In sort of related news, the New York Yankees are coming to town! Well, kind of. Local entrepreneur and recent Miami import Armando Gutierrez Jr. announced last week that players from the legendary baseball franchise would be in Apopka on Feb. 26 to give batting and fielding instruction to the children of Central Florida. (Registration for the event is at http://basesloadedorlando.com/workshop.) Since he said nothing about an age limit, we older kids attended the Jan. 18 press conference in Apopka, excited to hear about which pros would be there to tell us how to grip wood and handle balls.

But when the conference started, there was no mention of specific Yankees players, and when we asked, all we got was a shrug from the team representatives. “We still have to work around their schedules,” said team representative Vance Smith of the unknown Yankee stars. We held our bats anxiously and two days later, we got an e-mail update about the Yankee visit, which mentioned All-Star shortstop Derek Jeter. Yes! Continuing to read backward, however, we encountered the phrase “possible appearances by.” Frustrated, we called the PR firm that sent the glowing announcement to find out what the deal was. “As of right now, none of the players are confirmed, but the coaches from the team are,” one Xavier Martinez told us. “They do expect to get some players out there,” Martinez says, but Jeter’s visit is “up in the air.”
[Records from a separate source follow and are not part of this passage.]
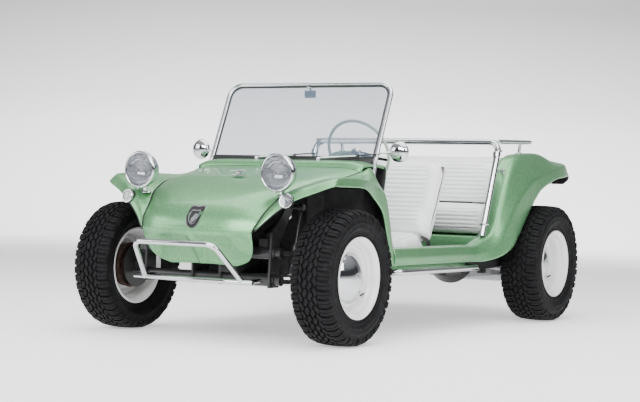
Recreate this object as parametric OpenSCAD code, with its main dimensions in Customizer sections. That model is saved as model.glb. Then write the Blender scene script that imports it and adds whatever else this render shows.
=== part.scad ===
// Long-wheelbase 2+2 beach buggy: fibreglass shell on a rear-engine floorpan.
// Millimetres. X is across (+X = the car's left), Y runs front to back, Z is up.
// The front faces -Y. The origin is on the ground under the middle of the car.

/* [Chassis] */
// Distance between the front and the rear axle
wheelbase = 2400; // [2350:1:2450]
// Half of the front track, to the middle of the tyre
front_half_track = 678; // [670:1:690]
// Half of the rear track, to the middle of the tyre
rear_half_track = 731; // [725:1:745]
// Thickness of the floorpan sheet and frame plates
pan_t = 12; // [6:1:16]

/* [Wheels] */
// Outer diameter of a front tyre
front_tyre_d = 692; // [660:1:700]
// Width of a front tyre
front_tyre_w = 215; // [190:1:220]
// Outer diameter of a rear tyre
rear_tyre_d = 726; // [700:1:740]
// Width of a rear tyre
rear_tyre_w = 238; // [220:1:245]
// Width of a front rim over its flanges
front_rim_w = 168; // [150:1:175]
// Width of a rear rim over its flanges
rear_rim_w = 200; // [180:1:205]

/* [Body shell] */
// Thickness of the fibreglass shell
shell_t = 6; // [4:0.5:9]
// Outer diameter of the chrome tubes
tube_d = 32; // [25:1:38]
// Rake of the windshield back from vertical, in degrees
shield_rake = 23.3; // [20:0.1:28]
// Diameter of the headlamp shells
lamp_d = 196; // [180:1:200]

/* [Steering] */
// Diameter of the steering wheel over its rim
steer_wheel_d = 400; // [340:1:410]
// Angle of the steering column above horizontal, in degrees
column_angle = 26; // [20:1:30]

/* [Hidden] */
$fn = 48;
YC = 1290;                    // the middle of the car behind the front axle
FZ = front_tyre_d / 2;        // height of the front axle
RZ = rear_tyre_d / 2;         // height of the rear axle
KPX = 560;                    // steering pivot, from the middle
T = shell_t;
TR = tube_d / 2;
SW = [240, 900, 1006];        // middle of the steering wheel

green = [0.47, 0.70, 0.50];
dark = [0.08, 0.08, 0.09];
chrome = [0.82, 0.83, 0.85];
vinyl = [0.93, 0.93, 0.92];

// ---------- curves, grids and sheets ----------
// Catmull-Rom point between b and c
function cr(a, b, c, d, t) = 0.5 * ((2 * b) + (c - a) * t + (2 * a - 5 * b + 4 * c - d) * t * t + (3 * b - a - 3 * c + d) * t * t * t);
// a row of points made smooth, with k steps for each gap
function smooth(P, k) = let(n = len(P)) [for (i = [0 : n - 2]) for (s = [0 : k - 1])
    cr(P[max(i - 1, 0)], P[i], P[i + 1], P[min(i + 2, n - 1)], s / k), P[n - 1]];
function column(G, j) = [for (i = [0 : len(G) - 1]) G[i][j]];
function turned(G) = [for (j = [0 : len(G[0]) - 1]) column(G, j)];
// a grid of control points made smooth both ways
function fine(G, ku, kv) = let(A = [for (r = G) smooth(r, kv)], B = turned(A)) turned([for (r = B) smooth(r, ku)]);
function unit(v) = v / max(norm(v), 1e-6);
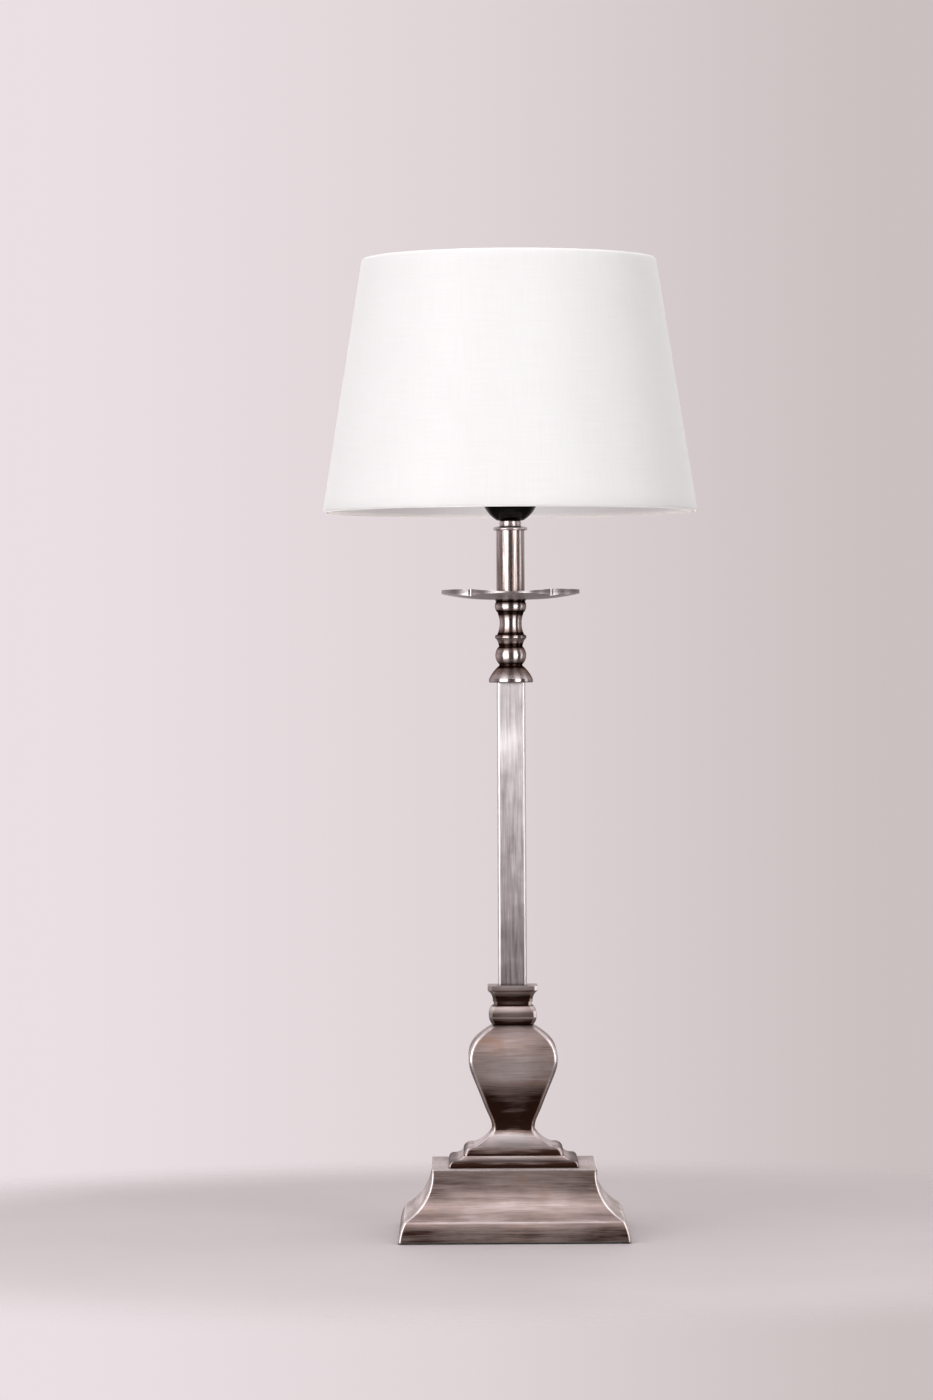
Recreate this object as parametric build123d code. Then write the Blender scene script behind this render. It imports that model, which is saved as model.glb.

Shots of Yankee coaches in action aren’t exactly littering the bedroom walls of Central Florida’s little leaguers, but hey, they’re still Yankees! This isn’t the first time Gutierrez has baited us with juicy headlines that left something to be desired. Last October he announced he would be running for Alan Grayson’s Congressional seat, but five months later, he dropped out because he said he wanted to focus on bringing professional baseball to Orlando. In September, Gutierrez announced plans for a new baseball stadium in Orlando – but it would be for the Yankees’ minor league club, which he partly owns and is moving from Tampa to Orlando in 2014. Lame. Back to the dugout, Armando.